↓↓↓
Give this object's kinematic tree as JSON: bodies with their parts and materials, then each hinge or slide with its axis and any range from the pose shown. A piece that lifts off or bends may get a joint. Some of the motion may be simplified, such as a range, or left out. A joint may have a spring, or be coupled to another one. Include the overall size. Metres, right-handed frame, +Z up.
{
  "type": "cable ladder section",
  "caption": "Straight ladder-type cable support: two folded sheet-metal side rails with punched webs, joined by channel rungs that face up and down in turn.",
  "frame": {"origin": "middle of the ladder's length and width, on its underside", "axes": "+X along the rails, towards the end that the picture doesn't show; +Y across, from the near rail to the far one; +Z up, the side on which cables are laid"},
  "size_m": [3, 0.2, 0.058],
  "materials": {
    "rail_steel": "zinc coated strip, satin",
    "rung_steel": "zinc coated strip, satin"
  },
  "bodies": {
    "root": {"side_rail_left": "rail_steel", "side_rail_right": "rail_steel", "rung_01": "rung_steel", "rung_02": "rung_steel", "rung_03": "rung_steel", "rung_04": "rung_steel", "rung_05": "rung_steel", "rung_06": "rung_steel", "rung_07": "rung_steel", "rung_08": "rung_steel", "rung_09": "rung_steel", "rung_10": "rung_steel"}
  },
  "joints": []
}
↑↑↑
↓↓↓
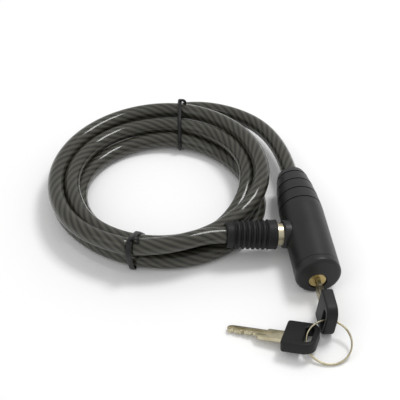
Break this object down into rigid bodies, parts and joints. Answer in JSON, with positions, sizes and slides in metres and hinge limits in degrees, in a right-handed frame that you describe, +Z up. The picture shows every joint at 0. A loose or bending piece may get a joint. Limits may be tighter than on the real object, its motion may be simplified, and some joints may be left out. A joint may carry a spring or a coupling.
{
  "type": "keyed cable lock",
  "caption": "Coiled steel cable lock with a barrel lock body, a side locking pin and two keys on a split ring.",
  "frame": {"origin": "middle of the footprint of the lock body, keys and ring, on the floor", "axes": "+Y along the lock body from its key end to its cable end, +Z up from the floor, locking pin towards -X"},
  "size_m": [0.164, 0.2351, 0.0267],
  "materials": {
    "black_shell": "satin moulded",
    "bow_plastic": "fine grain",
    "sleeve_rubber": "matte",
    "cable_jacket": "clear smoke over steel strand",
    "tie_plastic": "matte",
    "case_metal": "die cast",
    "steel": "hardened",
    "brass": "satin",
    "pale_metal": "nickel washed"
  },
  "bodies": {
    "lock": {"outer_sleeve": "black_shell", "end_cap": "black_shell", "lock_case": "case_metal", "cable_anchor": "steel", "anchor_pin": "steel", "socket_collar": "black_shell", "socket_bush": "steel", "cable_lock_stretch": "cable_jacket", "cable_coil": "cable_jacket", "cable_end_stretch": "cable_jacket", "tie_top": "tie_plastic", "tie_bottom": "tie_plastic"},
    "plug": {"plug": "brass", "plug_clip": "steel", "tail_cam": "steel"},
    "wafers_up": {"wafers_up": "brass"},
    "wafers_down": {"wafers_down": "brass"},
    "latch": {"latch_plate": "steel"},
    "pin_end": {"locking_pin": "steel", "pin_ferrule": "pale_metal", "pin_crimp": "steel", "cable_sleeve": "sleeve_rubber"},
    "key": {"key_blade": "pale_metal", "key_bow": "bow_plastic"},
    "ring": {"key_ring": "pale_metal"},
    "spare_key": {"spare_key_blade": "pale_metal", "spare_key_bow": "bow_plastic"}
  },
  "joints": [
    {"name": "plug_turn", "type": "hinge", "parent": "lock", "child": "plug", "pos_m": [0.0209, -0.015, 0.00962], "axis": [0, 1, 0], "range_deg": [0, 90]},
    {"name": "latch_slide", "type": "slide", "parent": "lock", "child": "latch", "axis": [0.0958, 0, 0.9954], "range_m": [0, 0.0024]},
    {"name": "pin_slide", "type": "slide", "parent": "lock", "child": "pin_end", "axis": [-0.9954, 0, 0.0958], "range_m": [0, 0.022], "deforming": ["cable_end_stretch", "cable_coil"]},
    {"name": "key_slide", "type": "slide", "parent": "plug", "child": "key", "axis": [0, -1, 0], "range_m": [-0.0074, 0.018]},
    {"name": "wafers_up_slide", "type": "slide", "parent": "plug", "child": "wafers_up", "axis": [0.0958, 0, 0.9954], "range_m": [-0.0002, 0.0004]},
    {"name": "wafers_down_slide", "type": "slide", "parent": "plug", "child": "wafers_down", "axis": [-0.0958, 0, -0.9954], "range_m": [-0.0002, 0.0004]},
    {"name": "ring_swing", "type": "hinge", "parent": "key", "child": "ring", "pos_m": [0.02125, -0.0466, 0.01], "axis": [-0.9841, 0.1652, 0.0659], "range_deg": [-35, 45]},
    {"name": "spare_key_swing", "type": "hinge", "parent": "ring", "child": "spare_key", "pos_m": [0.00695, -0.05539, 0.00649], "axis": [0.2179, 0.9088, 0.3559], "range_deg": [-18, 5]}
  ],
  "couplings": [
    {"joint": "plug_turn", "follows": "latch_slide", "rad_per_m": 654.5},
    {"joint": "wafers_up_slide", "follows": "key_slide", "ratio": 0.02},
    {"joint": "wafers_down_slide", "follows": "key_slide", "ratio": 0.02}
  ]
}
↑↑↑
Go through the records and gather the lines that hold "object".

## Problem solution
Give this object's kinematic tree as JSON: bodies with their parts and materials, then each hinge or slide with its axis and any range from the pose shown. A piece that lifts off or bends may get a joint. Some of the motion may be simplified, such as a range, or left out. A joint may have a spring, or be coupled to another one. Include the overall size. Metres, right-handed frame, +Z up.
Break this object down into rigid bodies, parts and joints. Answer in JSON, with positions, sizes and slides in metres and hinge limits in degrees, in a right-handed frame that you describe, +Z up. The picture shows every joint at 0. A loose or bending piece may get a joint. Limits may be tighter than on the real object, its motion may be simplified, and some joints may be left out. A joint may carry a spring or a coupling.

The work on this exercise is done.